Первое время в том разнообразном, но все же довольно однородном обществе, в котором я бывал и черты которого мне были известны еще с Харькова, над всеми чувствами и мыслями преобладало одно — сознание того перелома, который совершился со смертью Александра III: все сходились на том, что совершилось нечто огромное — отошла в прошлое долгая пора тяжкого гнета, которого не было в русском обществе и политической жизни России со времен Николая I, и настала какая-то новая…
„Россия — сфинкс“. Религия Герцена — религия земли. „Община, артель — только на них, на этих великих началах, на этих святых устоях может развиваться Россия.
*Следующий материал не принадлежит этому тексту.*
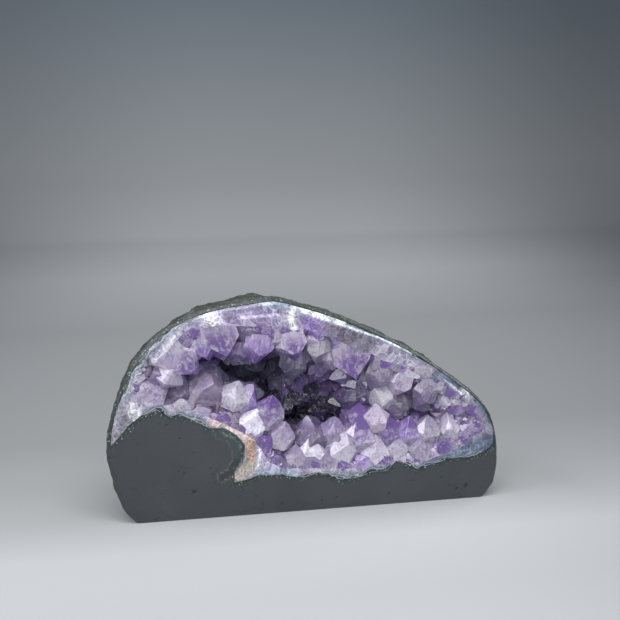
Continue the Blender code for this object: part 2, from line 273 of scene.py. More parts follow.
def diced(builder, faces, axis, size, first, last):
    """Cuts the faces along planes of a grid, from the middle one out, and returns the pieces."""
    if first > last or not faces:
        return faces
    plane = (first + last) // 2
    normal = Vector((axis == 0, 0, axis == 2))
    around = set(faces)
    for face in faces:
        around.update(face.edges, face.verts)
    cut = bmesh.ops.bisect_plane(builder, geom=list(around), plane_co=normal * plane * size,
                                 plane_no=normal, dist=1e-7)
    sides = ([], [])
    for piece in cut["geom"]:
        if isinstance(piece, bmesh.types.BMFace):
            sides[piece.calc_center_median()[axis] > plane * size].append(piece)
    return (diced(builder, sides[0], axis, size, first, plane - 1)
            + diced(builder, sides[1], axis, size, plane + 1, last))


def grid_cut(builder, faces, size):
    """Cuts flat faces into squares, so that they can carry a fine pattern."""
    for axis in (0, 2):
        places = [v.co[axis] for f in faces for v in f.verts]
        faces = diced(builder, faces, axis, size, math.ceil(min(places) / size),
                      math.floor(max(places) / size))
    builder.normal_update()


def in_face(normal, middle):
    return normal.y < -0.999 and abs(middle.y - face_y) < 0.02 * MM


def in_base(normal, middle):
    return normal.z < -0.99 and middle.z < 0.1 * MM


STAIN_DEPTH = 14 * MM
PLAIN = (0.4, 0.4, 0.4)


def stained(mesh, stains):
    """Stores a colour and its strength at each corner of the mesh, from soft-edged strokes.

    Each stain is its colour, its strength, its half width in mm and its line (across, up)."""
    values = []
    for corner in mesh.vertices:
        front = corner.co.y < face_y + STAIN_DEPTH
        values.extend(stain_at(corner.co, stains) if front else (*PLAIN, 0.0))
    layer = mesh.attributes.new("stain", "FLOAT_COLOR", "POINT")
    layer.data.foreach_set("color", values)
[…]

И это — свет во тьме мещанского запада“.
„И вот почему, среди скорби и негодования, мы далеки от отчаяния и протягиваем вам, друзья, нашу руку на общий труд. Перед нами светло и дорога пряма“ (Герцен).
Вера в народную жизнь. Народничество влияло на все — на литературу, науку, жизнь. Народничество жило верой, что Россия войдет в светлое царство социализма. Народничество было проникнуто истинным религиозным пафосом.
Россия — страна особая, у России свой особенный путь развития. России предстоит великое слово — она скажет миру свое новое слово: вот положения, выражающие душу общественного и духовного движения за последние сто лет истории русского самопознания в девятнадцатом веке, вот история русского освободительного движения. Чаять будущего века — чаять светлого будущего.
Герцена спасала вера в социализм, в идеал.
Да, назначение русского человека — это, бесспорно, всеевропейское и всемирное. Достоевский.